→ The exercise:
The required output is a word-for-word copy of the lines from the line bearing "pump_axis = start_empty()" through the line bearing "bpy.context.scene.collection.objects.link(empty)", inclusive, and no other lines.

[Records from a data collection]

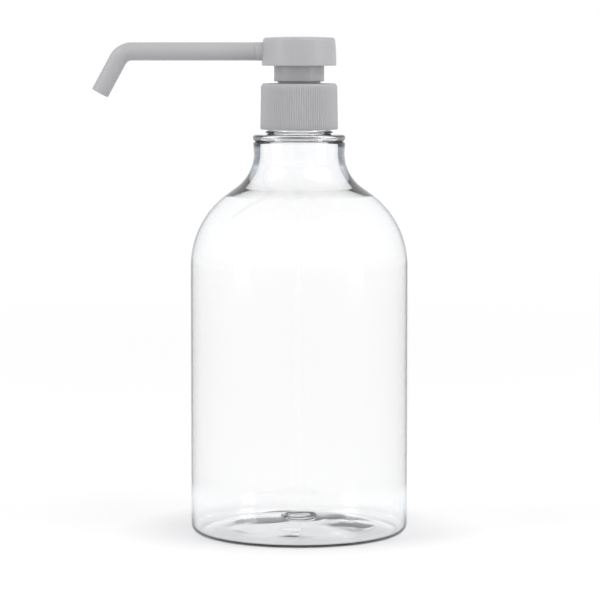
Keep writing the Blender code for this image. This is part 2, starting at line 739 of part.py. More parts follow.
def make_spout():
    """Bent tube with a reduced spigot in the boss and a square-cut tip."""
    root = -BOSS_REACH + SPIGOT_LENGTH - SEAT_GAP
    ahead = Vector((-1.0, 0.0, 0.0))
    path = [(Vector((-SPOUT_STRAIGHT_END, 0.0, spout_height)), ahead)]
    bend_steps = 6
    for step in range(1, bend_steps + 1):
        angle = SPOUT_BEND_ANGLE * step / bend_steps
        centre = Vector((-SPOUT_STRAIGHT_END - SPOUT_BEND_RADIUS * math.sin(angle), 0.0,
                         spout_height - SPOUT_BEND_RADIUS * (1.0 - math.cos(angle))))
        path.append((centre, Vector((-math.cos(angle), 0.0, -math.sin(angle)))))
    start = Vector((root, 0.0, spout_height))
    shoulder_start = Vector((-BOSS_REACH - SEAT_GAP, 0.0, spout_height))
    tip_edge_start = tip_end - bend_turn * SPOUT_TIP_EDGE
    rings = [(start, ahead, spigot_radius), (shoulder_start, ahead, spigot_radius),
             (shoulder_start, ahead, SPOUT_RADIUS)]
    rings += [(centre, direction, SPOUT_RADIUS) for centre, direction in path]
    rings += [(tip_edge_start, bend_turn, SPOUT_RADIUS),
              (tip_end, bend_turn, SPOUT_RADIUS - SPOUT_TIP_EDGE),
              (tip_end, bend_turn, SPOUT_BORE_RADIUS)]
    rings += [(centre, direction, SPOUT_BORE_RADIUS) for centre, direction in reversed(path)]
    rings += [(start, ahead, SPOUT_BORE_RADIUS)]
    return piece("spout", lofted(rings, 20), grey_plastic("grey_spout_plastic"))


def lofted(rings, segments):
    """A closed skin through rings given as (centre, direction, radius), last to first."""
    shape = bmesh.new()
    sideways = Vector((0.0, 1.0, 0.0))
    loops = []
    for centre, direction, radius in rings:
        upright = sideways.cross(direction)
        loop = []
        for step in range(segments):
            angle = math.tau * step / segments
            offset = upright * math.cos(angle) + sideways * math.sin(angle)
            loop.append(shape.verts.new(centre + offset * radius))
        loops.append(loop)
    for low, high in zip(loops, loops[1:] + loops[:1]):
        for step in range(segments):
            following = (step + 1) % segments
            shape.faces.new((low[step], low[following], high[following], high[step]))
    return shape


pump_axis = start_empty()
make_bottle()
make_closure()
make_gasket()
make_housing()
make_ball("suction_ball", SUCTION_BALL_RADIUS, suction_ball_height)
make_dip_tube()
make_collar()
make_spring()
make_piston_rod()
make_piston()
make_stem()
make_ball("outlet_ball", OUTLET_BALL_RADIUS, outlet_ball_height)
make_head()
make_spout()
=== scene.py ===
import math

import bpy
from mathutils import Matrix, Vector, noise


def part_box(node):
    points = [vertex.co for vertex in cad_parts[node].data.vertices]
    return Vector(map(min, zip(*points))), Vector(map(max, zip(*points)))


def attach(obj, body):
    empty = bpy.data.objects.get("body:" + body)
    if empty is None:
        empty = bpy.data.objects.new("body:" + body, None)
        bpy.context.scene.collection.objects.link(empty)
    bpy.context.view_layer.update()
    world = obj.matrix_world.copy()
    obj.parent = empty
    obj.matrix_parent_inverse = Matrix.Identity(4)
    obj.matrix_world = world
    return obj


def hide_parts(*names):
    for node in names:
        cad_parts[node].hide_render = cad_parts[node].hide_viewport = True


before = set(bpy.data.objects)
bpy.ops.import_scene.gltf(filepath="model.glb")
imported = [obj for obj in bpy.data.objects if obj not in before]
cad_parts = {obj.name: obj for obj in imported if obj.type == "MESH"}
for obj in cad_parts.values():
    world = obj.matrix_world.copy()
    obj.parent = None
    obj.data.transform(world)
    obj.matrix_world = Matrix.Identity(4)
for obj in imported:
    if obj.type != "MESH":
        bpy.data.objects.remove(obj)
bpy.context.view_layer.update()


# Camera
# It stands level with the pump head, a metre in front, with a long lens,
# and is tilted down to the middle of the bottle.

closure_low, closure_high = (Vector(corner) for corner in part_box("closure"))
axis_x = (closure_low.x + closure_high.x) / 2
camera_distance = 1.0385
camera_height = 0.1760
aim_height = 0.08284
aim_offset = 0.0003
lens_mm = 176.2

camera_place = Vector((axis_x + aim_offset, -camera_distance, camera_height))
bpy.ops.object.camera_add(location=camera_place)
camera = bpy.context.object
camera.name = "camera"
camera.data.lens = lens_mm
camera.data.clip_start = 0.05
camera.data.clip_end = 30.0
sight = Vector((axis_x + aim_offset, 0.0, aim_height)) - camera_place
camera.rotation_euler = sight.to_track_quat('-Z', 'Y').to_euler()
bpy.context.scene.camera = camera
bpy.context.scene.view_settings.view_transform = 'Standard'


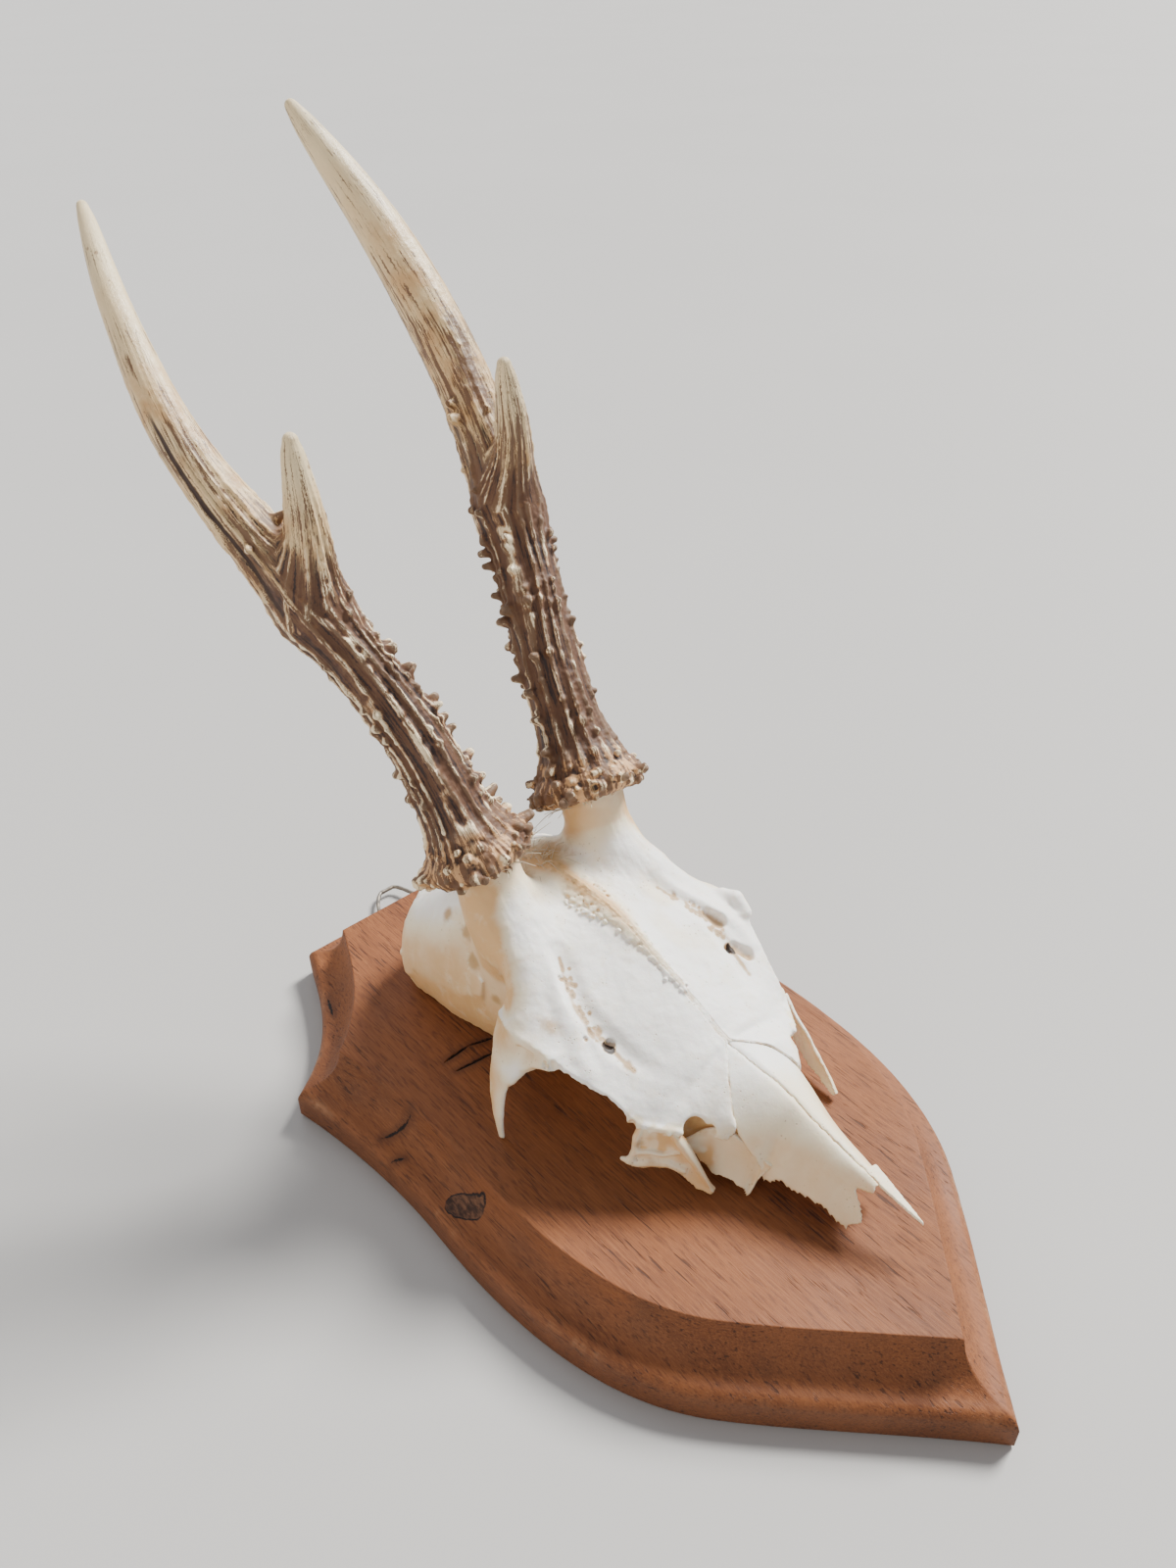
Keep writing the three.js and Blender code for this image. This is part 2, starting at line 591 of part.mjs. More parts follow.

→ Final answer:
pump_axis = start_empty()
make_bottle()
make_closure()
make_gasket()
make_housing()
make_ball("suction_ball", SUCTION_BALL_RADIUS, suction_ball_height)
make_dip_tube()
make_collar()
make_spring()
make_piston_rod()
make_piston()
make_stem()
make_ball("outlet_ball", OUTLET_BALL_RADIUS, outlet_ball_height)
make_head()
make_spout()
=== scene.py ===
import math

import bpy
from mathutils import Matrix, Vector, noise


def part_box(node):
    points = [vertex.co for vertex in cad_parts[node].data.vertices]
    return Vector(map(min, zip(*points))), Vector(map(max, zip(*points)))


def attach(obj, body):
    empty = bpy.data.objects.get("body:" + body)
    if empty is None:
        empty = bpy.data.objects.new("body:" + body, None)
        bpy.context.scene.collection.objects.link(empty)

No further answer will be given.